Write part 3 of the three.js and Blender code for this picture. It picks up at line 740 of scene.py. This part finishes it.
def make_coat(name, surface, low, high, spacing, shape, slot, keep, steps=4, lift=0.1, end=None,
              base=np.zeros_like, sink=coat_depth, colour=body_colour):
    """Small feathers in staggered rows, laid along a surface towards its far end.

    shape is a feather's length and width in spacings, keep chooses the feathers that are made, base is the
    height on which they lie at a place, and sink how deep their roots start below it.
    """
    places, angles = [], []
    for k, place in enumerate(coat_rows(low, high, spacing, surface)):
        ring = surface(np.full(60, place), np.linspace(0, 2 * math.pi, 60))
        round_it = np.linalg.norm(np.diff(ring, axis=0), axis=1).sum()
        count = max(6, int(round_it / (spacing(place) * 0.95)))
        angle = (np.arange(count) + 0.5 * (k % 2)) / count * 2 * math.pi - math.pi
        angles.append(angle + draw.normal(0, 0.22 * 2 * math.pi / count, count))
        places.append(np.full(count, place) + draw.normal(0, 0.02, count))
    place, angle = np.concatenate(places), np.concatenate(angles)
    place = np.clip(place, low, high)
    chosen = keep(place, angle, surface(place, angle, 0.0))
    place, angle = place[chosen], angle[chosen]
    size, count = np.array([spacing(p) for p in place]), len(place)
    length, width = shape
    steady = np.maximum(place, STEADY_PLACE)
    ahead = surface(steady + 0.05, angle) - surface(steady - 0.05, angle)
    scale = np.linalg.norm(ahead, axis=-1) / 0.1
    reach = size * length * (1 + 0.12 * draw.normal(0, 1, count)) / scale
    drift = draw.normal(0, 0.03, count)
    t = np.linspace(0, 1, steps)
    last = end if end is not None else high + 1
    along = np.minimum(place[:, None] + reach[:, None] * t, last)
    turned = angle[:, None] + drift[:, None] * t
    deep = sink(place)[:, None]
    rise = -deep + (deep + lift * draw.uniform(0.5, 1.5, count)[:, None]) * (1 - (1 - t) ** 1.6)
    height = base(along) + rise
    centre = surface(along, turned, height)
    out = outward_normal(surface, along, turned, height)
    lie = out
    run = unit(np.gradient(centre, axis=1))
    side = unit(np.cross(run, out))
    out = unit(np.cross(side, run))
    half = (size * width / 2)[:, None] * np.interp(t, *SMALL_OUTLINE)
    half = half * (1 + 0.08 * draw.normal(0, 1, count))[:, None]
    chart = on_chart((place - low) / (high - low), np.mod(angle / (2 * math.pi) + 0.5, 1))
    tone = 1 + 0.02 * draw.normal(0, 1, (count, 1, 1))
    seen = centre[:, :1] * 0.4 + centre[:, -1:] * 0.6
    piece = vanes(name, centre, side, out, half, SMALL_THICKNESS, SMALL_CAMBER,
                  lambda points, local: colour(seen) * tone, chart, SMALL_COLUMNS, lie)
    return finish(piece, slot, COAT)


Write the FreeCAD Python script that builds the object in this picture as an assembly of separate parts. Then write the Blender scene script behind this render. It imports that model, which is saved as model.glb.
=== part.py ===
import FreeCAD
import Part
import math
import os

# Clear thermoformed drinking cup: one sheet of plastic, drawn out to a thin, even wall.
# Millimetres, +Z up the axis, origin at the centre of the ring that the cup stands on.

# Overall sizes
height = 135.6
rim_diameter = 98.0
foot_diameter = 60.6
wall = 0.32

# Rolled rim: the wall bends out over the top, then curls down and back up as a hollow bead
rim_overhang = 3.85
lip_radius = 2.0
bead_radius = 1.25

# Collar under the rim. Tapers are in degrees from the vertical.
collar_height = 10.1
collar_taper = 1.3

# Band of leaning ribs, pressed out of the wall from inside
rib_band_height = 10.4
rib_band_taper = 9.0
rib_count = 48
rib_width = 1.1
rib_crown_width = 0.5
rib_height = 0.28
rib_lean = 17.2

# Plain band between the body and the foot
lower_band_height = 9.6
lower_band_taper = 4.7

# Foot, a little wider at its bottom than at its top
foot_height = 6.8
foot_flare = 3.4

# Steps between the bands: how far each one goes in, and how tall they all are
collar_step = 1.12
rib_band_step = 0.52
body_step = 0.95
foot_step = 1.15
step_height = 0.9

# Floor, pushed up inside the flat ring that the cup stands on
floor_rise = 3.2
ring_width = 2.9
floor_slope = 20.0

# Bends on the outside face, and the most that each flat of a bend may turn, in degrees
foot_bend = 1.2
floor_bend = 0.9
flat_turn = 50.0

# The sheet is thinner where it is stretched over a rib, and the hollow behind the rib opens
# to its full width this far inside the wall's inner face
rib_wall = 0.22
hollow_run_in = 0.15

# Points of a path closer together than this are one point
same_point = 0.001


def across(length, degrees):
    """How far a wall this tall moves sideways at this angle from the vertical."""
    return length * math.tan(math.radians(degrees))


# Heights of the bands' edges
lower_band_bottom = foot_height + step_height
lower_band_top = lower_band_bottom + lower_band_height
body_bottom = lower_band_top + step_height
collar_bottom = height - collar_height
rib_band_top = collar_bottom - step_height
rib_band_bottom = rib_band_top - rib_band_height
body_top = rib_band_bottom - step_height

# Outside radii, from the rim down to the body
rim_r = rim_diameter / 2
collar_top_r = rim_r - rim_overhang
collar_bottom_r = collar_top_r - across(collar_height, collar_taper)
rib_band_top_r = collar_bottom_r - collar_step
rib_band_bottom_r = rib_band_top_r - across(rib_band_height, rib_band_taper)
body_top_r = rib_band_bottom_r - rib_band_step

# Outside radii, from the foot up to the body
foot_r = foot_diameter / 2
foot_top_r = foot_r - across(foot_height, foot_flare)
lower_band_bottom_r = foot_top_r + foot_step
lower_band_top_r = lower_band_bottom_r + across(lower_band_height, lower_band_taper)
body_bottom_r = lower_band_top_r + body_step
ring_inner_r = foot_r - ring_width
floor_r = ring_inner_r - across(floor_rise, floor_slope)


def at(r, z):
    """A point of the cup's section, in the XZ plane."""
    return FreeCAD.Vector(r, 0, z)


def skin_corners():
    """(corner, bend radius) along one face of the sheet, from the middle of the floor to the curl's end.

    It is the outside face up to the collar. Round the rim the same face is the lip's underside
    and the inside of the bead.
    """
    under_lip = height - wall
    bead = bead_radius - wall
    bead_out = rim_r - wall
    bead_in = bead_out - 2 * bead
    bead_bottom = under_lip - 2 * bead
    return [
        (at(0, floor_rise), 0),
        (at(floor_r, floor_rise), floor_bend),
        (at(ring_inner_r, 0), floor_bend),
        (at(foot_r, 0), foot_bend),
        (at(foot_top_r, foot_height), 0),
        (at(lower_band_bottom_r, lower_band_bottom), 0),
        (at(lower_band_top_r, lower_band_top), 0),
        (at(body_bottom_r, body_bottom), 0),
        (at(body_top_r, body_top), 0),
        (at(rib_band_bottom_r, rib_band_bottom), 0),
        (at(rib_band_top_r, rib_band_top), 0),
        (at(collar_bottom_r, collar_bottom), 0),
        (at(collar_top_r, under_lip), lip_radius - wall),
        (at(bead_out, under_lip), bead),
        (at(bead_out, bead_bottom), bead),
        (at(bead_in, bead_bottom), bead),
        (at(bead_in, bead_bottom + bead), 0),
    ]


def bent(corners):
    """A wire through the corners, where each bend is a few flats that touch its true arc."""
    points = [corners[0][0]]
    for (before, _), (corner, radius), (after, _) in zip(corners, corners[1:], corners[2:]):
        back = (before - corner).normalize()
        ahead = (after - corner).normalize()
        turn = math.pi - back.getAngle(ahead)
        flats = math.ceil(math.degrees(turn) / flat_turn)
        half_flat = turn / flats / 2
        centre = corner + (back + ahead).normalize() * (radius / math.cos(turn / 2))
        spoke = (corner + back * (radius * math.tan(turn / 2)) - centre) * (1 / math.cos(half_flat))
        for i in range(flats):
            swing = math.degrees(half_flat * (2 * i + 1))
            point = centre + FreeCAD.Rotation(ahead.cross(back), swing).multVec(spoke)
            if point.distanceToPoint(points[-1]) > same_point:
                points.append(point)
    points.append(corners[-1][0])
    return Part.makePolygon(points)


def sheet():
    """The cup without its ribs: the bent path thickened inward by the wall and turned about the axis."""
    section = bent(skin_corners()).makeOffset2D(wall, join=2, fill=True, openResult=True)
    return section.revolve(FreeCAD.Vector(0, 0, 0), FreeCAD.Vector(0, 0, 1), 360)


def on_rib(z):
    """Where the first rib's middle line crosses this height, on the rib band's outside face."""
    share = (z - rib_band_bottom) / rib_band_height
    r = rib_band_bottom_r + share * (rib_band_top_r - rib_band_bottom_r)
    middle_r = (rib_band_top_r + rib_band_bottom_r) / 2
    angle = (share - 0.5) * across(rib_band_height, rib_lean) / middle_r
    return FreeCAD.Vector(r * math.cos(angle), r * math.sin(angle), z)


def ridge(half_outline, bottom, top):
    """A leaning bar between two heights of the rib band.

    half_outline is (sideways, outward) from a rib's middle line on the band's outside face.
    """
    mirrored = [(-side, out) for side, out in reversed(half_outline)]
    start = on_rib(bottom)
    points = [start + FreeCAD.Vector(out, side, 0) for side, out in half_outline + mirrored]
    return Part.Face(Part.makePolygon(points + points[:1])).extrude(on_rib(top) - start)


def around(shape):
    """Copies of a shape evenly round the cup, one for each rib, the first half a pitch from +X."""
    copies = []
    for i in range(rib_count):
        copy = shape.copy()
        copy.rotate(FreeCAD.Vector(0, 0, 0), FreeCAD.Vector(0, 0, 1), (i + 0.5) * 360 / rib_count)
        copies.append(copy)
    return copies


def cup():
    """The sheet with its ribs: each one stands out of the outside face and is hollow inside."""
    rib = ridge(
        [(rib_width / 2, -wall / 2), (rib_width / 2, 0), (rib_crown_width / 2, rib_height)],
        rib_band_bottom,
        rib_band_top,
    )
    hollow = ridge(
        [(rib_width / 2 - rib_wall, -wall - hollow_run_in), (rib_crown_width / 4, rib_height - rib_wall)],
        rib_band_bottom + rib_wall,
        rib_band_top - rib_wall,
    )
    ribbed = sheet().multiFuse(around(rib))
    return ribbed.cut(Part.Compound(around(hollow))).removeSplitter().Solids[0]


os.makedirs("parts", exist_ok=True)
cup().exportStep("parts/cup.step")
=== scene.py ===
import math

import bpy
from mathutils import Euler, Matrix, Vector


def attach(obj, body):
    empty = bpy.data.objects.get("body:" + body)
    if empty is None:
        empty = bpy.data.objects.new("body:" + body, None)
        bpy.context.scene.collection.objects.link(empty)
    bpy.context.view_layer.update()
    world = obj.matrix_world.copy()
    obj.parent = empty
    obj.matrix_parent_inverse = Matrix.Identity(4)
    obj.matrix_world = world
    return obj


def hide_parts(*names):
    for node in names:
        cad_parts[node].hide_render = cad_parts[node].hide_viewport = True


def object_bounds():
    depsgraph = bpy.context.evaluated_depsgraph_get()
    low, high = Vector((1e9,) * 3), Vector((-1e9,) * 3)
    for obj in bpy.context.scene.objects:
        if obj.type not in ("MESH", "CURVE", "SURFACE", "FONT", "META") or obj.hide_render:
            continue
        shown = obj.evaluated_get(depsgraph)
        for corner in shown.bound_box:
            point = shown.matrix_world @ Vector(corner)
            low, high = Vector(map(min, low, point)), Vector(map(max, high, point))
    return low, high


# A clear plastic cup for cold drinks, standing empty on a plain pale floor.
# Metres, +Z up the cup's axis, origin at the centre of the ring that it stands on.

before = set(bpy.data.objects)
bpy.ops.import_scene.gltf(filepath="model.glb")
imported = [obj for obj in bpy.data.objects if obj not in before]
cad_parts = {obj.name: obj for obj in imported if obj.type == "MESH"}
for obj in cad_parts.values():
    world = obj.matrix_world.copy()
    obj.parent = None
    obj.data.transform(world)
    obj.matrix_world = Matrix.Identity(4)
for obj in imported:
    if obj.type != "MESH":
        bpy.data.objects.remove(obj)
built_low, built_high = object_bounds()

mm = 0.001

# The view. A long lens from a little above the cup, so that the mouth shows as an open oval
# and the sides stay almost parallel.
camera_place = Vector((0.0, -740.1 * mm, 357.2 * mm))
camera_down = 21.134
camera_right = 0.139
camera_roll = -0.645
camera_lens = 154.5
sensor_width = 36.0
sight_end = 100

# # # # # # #

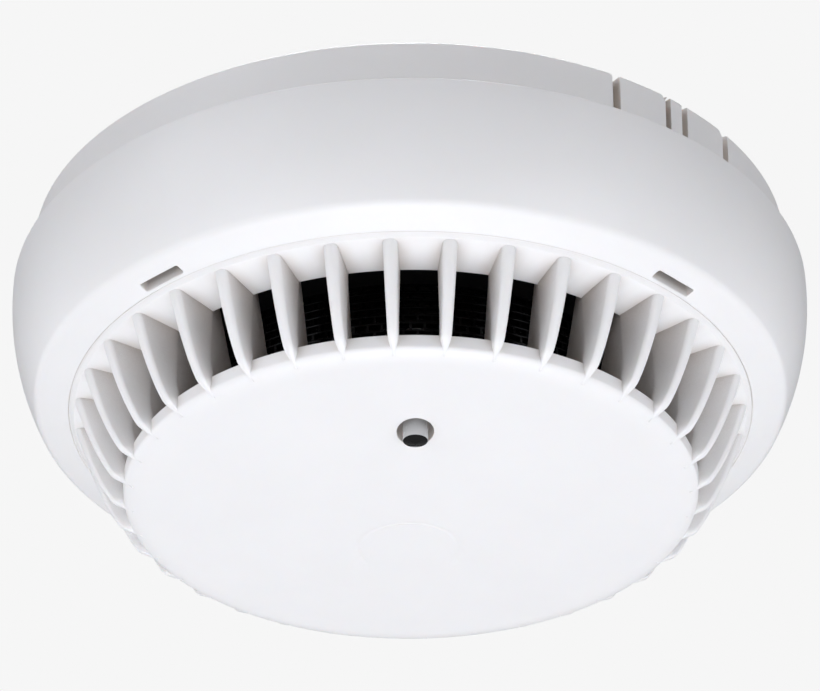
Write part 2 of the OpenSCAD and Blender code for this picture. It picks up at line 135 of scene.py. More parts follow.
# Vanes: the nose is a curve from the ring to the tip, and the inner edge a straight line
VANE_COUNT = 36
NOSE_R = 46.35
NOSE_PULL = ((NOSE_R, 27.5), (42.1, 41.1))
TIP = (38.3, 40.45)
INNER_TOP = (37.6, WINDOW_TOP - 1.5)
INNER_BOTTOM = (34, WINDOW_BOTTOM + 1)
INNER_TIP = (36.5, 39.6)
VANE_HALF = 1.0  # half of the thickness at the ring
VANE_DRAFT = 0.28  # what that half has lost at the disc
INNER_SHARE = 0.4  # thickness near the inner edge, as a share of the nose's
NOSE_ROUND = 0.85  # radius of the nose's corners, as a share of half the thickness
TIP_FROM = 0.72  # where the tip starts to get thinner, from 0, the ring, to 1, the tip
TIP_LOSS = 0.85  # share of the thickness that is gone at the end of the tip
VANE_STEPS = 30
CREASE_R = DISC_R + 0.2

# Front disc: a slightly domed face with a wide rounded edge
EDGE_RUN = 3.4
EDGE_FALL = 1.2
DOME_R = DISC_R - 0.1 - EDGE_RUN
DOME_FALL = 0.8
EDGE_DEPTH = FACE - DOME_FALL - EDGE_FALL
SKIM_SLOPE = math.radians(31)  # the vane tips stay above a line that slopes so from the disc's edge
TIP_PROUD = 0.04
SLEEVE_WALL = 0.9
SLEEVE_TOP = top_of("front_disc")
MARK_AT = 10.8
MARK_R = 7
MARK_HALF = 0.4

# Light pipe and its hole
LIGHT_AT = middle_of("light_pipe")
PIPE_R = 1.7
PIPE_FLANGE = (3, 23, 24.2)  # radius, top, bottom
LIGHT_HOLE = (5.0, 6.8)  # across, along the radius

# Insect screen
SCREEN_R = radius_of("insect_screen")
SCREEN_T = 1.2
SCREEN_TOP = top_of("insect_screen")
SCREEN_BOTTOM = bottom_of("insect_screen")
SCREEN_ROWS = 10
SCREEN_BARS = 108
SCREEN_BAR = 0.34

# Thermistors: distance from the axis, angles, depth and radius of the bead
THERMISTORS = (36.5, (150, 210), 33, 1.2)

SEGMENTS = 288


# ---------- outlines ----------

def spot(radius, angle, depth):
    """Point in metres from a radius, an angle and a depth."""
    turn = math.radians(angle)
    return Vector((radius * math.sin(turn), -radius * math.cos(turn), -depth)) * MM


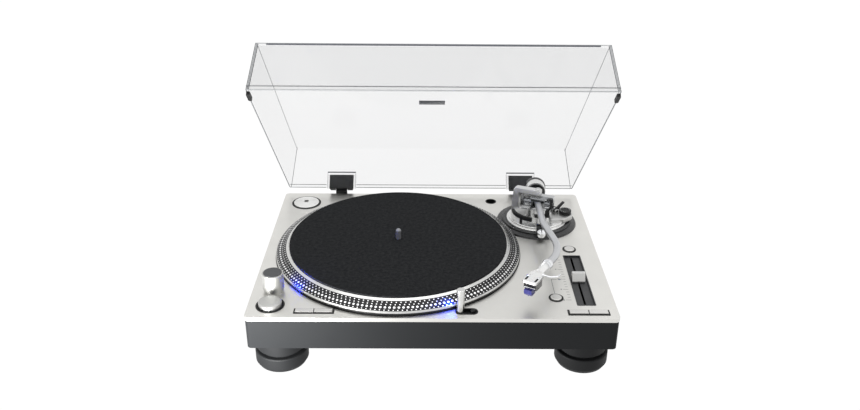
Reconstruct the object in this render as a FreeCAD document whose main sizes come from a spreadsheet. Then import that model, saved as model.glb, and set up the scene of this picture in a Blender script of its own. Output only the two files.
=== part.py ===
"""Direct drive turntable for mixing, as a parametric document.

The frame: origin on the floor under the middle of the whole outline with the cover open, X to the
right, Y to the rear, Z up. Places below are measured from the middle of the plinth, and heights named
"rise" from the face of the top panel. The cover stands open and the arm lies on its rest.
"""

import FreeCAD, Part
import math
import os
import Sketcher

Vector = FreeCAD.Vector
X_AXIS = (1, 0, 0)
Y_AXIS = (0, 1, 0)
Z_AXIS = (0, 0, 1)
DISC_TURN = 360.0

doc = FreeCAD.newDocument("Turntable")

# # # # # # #

Print only the run of lines that begins with the line containing "copies.append(copy)" and ends with the line containing "cad_parts[node].hide_render = cad_parts[node].hide_viewport", both included, exactly as they read.

TASK RESPONSE:
        copies.append(copy)
    return copies


def cup():
    """The sheet with its ribs: each one stands out of the outside face and is hollow inside."""
    rib = ridge(
        [(rib_width / 2, -wall / 2), (rib_width / 2, 0), (rib_crown_width / 2, rib_height)],
        rib_band_bottom,
        rib_band_top,
    )
    hollow = ridge(
        [(rib_width / 2 - rib_wall, -wall - hollow_run_in), (rib_crown_width / 4, rib_height - rib_wall)],
        rib_band_bottom + rib_wall,
        rib_band_top - rib_wall,
    )
    ribbed = sheet().multiFuse(around(rib))
    return ribbed.cut(Part.Compound(around(hollow))).removeSplitter().Solids[0]


os.makedirs("parts", exist_ok=True)
cup().exportStep("parts/cup.step")
=== scene.py ===
import math

import bpy
from mathutils import Euler, Matrix, Vector


def attach(obj, body):
    empty = bpy.data.objects.get("body:" + body)
    if empty is None:
        empty = bpy.data.objects.new("body:" + body, None)
        bpy.context.scene.collection.objects.link(empty)
    bpy.context.view_layer.update()
    world = obj.matrix_world.copy()
    obj.parent = empty
    obj.matrix_parent_inverse = Matrix.Identity(4)
    obj.matrix_world = world
    return obj


def hide_parts(*names):
    for node in names:
        cad_parts[node].hide_render = cad_parts[node].hide_viewport = True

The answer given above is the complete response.